Although the most haunting and enduring images of Hurricane Sandy come from places like Breezy Point and Oakwood Beach, where homes were flooded and even destroyed, Lower Manhattan suffered a different type of destruction.

Flooding there damaged critical assets, including the construction site at the World Trade Center site, where 129 million gallons of water poured in during the storm, and the South Ferry subway station, which is still not open to the public.

"During Hurricane Sandy, the largest amount of damage was done here in Lower Manhattan," said Governor Andrew Cuomo.

At South Ferry, the Metropolitan Transportation Authority is currently testing a prototype that would be installed to protect subway stations in the event of major storm. The inflatable tunnel plug can be filled with either air or water within minutes to block tunnels from a rushing storm surge. This particular plug is owned by the federal Department of Homeland Security and is currently undergoing testing.

However, the real threat of flooding comes not through the tunnels but from vertical entrance points at street level. There are 540 such entrance points at just six Lower Manhattan train stations.

"It's a remarkable feat of engineering to be underground, but it provides many challenges for us in terms of what we need to do to waterproof the system," said MTA Chairman Thomas Prendergast.

"This is a massive undertaking when you think of the subway system alone and trying to close every opening," Cuomo said. "All the tunnels. The Brooklyn Battery Tunnel, the Queens Midtown Tunnel."
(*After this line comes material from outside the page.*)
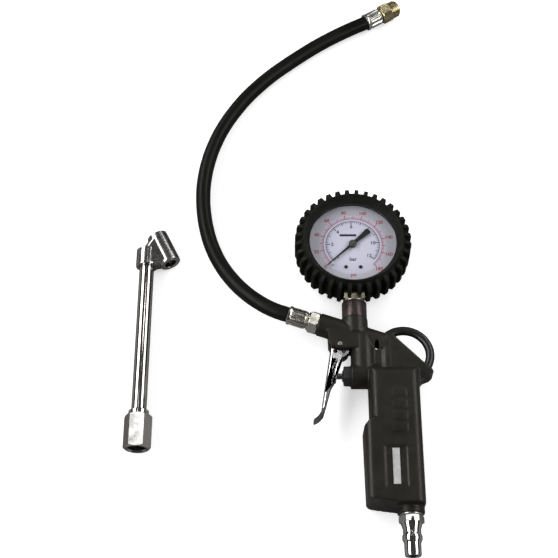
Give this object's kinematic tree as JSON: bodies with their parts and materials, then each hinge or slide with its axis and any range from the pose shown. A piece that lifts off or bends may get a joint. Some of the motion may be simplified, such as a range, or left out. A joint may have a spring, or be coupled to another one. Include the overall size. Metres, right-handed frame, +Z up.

There was nearly $600 million in damage to the the South Ferry subway station alone. There is still no exact timetable for its reopening.

Another problem that surfaced last year in the wake of the storm was gas shortages. Not only was there a problem getting the supply into the harbor, but many gas stations didn't have backup power to actually pump the gas. Cuomo also announced that more than 250 gas stations, not just in New York City but on Long Island and in other suburbs, will now have backup power to pump gas in case of an emergency.